Final answer:
To calculate the height the ladder reaches on the building, we use the sine function with the given 77-degree angle and the 18-foot length of the ladder, obtaining approximately 17.54 feet.
Step-by-step explanation:
The student asks how high a ladder of 18 feet reaches on a building when it is leaning at an angle of 77 degrees to the ground. To answer the question, we can use trigonometry. Specifically, the sine function relates the opposite side of a right-angled triangle (in this case, the height reached on the building) to the hypotenuse (the ladder) and the angle between the hypotenuse and the adjacent side (the angle at the base, which is 77 degrees).

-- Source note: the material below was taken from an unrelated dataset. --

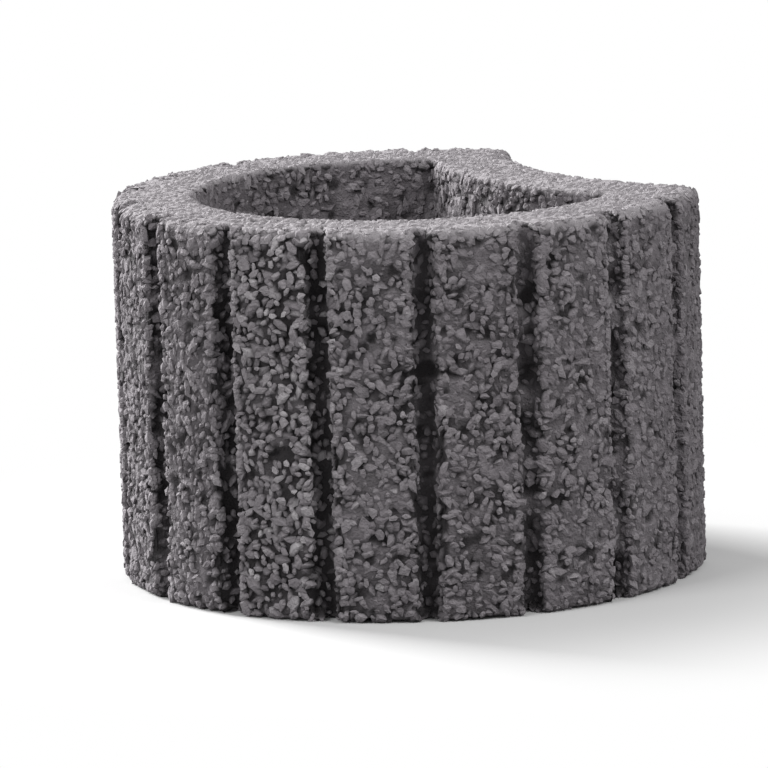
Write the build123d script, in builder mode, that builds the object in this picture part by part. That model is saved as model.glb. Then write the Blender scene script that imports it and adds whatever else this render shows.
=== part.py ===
from build123d import *
from math import acos, degrees
import os

# Planting ring: an open concrete ring for a planted garden wall, cast in one piece.
# Its round body has upright grooves. The body is cut off on one side by a hollow cheek, which has
# the body's own curve plus a nesting clearance.
#
# Frame: millimetres, +Z up, the ring stands on Z = 0.
# The origin is the centre of the round body, and the hollow cheek faces +X.

# Body
body_radius = 150.0
height = 195.0
wall = 44.0

# Hollow cheek, with its axis one laying pitch from the body's
row_pitch = 244.0
nest_clearance = 2.0
horn_rounding = 10.0

# Upright grooves, evenly spaced from horn to horn
rib_count = 14
groove_depth = 12.0
groove_mouth_radius = 5.7
groove_root_radius = 3.2
groove_shoulder = 2.6

# Rounded edges
top_edge_rounding = 8.0
foot_edge_rounding = 4.0
hollow_edge_rounding = 4.0
hollow_corner_rounding = 4.0

# How near an edge has to lie to the round body to count as on it
on_body = 0.01

# Sizes that follow from those above
cheek_radius = body_radius + nest_clearance
hollow_radius = body_radius - wall
hollow_cheek_radius = cheek_radius + wall
horn_x = (body_radius**2 + row_pitch**2 - cheek_radius**2) / (2 * row_pitch)
horn_angle = degrees(acos(horn_x / body_radius))
groove_step = (360 - 2 * horn_angle) / rib_count

# Groove section, with its mouth on the round body at the local origin
with BuildSketch() as groove:
    Circle(groove_mouth_radius)
    with Locations((groove_root_radius - groove_depth, 0)):
        Circle(groove_root_radius)
    make_hull()

# Ribbed column: the round body with the grooves straight through it, their shoulders rounded
with BuildPart() as ribbed_column:
    with BuildSketch():
        Circle(body_radius)
        with PolarLocations(
            body_radius,
            rib_count - 1,
            start_angle=horn_angle + groove_step,
            angular_range=(rib_count - 2) * groove_step,
            endpoint=True,
        ):
            add(groove.sketch, mode=Mode.SUBTRACT)
    extrude(amount=height)
    upright_edges = ribbed_column.edges().filter_by(Axis.Z)
    shoulders = upright_edges.filter_by(
        lambda edge: abs(Vector(edge.center().X, edge.center().Y).length - body_radius) < on_body
    )
    fillet(shoulders, radius=groove_shoulder)

# Blank: the round body less the cheek, with its outer edges rounded
with BuildPart() as planting_ring:
    with BuildSketch() as outline:
        Circle(body_radius)
        with Locations((row_pitch, 0)):
            Circle(cheek_radius, mode=Mode.SUBTRACT)
        fillet(outline.vertices().group_by(Axis.X)[-1], radius=horn_rounding)
    extrude(amount=height)
    fillet(planting_ring.faces().sort_by(Axis.Z)[-1].edges(), radius=top_edge_rounding)
    fillet(planting_ring.faces().sort_by(Axis.Z)[0].edges(), radius=foot_edge_rounding)
    add(ribbed_column.part, mode=Mode.INTERSECT)

    # Planting hollow, right through, a wall's thickness inside the outline all round
    with BuildSketch() as hollow:
        Circle(hollow_radius)
        with Locations((row_pitch, 0)):
            Circle(hollow_cheek_radius, mode=Mode.SUBTRACT)
        fillet(hollow.vertices(), radius=hollow_corner_rounding)
    extrude(amount=height, mode=Mode.SUBTRACT)
    top_face = planting_ring.faces().sort_by(Axis.Z)[-1]
    foot_face = planting_ring.faces().sort_by(Axis.Z)[0]
    fillet(top_face.inner_wires()[0].edges(), radius=hollow_edge_rounding)
    fillet(foot_face.inner_wires()[0].edges(), radius=hollow_edge_rounding)

os.makedirs("parts", exist_ok=True)
planting_ring.part.label = "planting_ring"
export_step(planting_ring.part, "parts/planting_ring.step")
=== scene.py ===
import bpy
import numpy as np
from mathutils import Matrix, Vector


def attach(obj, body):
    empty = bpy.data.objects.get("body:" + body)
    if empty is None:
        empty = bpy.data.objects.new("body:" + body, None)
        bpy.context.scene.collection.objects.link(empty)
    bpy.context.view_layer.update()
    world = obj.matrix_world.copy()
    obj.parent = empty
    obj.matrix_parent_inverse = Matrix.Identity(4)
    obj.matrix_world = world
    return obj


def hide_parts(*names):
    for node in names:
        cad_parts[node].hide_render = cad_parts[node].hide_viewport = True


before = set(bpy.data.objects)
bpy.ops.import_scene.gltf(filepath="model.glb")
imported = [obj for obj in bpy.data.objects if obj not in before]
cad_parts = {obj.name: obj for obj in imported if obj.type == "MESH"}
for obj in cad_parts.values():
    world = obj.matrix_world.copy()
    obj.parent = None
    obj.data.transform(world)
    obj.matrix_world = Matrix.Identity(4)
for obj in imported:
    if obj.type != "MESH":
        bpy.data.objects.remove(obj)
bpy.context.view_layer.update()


# The cast body
#
# The ring is one casting of lean open-pored concrete: hard grit of 3 to 7 mm under a thin coat of
# anthracite cement paste, tamped damp into a steel mould and pushed out at once. This piece is the
# paste-bound mass that shows between the grains of the skin, with the pores sunk in it.

# The ring's own sizes in millimetres, those of its CAD node. The body is round about the Z axis,
# and the cheek about an upright axis that stands at CHEEK_AXIS on the X axis.
BODY_RADIUS = 150.0
HEIGHT = 195.0
WALL = 44.0
CHEEK_AXIS = 244.0
CHEEK_RADIUS = 152.0
HORN_ROUNDING = 10.0
HOLLOW_CORNER = 4.0
TOP_ROUNDING = 8.0
FOOT_ROUNDING = 4.0
HOLLOW_ROUNDING = 4.0
RIBS = 14
GROOVE_DEPTH = 12.0
GROOVE_MOUTH = 5.7
GROOVE_ROOT = 3.2
GROOVE_SHOULDER = 2.6

# The grit has crumbled off the sharp top end of each groove's root, over about this radius
GROOVE_END_ROUNDING = 5.0

# How finely the skin is divided: intervals across a rib, round a horn and along the cheek, points
# on each arc of a groove's section and intervals down its flank, and rows up the outside, over an
# edge, across the top, round a hollow edge, down the inside and across the foot
RIB_STEPS = 16
HORN_STEPS = 7
CHEEK_STEPS = 60
GROOVE_ARC_POINTS = 3
FLANK_STEPS = 4
WALL_ROWS = 76
EDGE_ROWS = 8
TOP_ROWS = 12
HOLLOW_EDGE_ROWS = 3
INSIDE_ROWS = 60
FOOT_ROWS = 10

# The strip inside the outline, in millimetres, over which a rounded edge is worked out: just under
# the horns' radius there, and past the grooves elsewhere. It widens between these distances from a
# horn.
HORN_BAND = 9.5
GROOVE_BAND = 17.5
BAND_WIDENS = (2.0, 33.0)


def crossing(from_body, from_cheek):
    """The point on the +Y side that lies so far from the body's centre and so far from the cheek's.
    The difference of the two squared distances gives x, and the first distance then gives y."""
    x = (from_body**2 + CHEEK_AXIS**2 - from_cheek**2) / (2 * CHEEK_AXIS)
    return np.array([x, np.sqrt(from_body**2 - x**2)])


def on_circle(angle):
    """The directions at these angles, as unit vectors in plan."""
    return np.stack([np.cos(angle), np.sin(angle)], axis=-1)


def groove_half():
    """Half of a groove's section, as distances across and depths below the body's curve, from its
    edge to its root: the shoulder's arc, the straight flank that touches the mouth's circle and the
    root's, and the root's arc."""
    lean = np.arcsin((GROOVE_MOUTH - GROOVE_ROOT) / (GROOVE_DEPTH - GROOVE_ROOT))
    reach = GROOVE_MOUTH + GROOVE_SHOULDER
    shoulder_x = (reach - GROOVE_SHOULDER * np.sin(lean)) / np.cos(lean)
    round_shoulder = np.linspace(np.pi / 2, np.pi - lean, GROOVE_ARC_POINTS)
    round_root = np.linspace(lean, np.pi / 2, GROOVE_ARC_POINTS)
    across = [
        shoulder_x + GROOVE_SHOULDER * np.cos(round_shoulder),
        GROOVE_ROOT * np.cos(round_root),
    ]
    depth = [
        GROOVE_SHOULDER * (1 - np.sin(round_shoulder)),
        GROOVE_DEPTH - GROOVE_ROOT * (1 - np.sin(round_root)),
    ]
    flank = np.arange(1, FLANK_STEPS) / FLANK_STEPS
    across.insert(1, across[0][-1] + (across[1][0] - across[0][-1]) * flank)
    depth.insert(1, depth[0][-1] + (depth[1][0] - depth[0][-1]) * flank)
    return np.concatenate(across), np.concatenate(depth)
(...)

The formula for sine is given by:
sin(Θ) = opposite/hypotenuse
Here, Θ is the given angle of 77 degrees, the opposite side is the unknown height we want to find (let's call it h), and the hypotenuse is the length of the ladder, which is 18 feet. Hence, we can write:
sin(77°) = h/18 ft
The next step is to calculate h using the following rearranged equation:
h = 18 ft × sin(77°)
Using a calculator, we can find the value of h
h ≈ 18 ft × 0.97437 ≈ 17.54 ft
Therefore, the ladder reaches approximately 17.54 feet high on the building, when rounded to the hundredth place.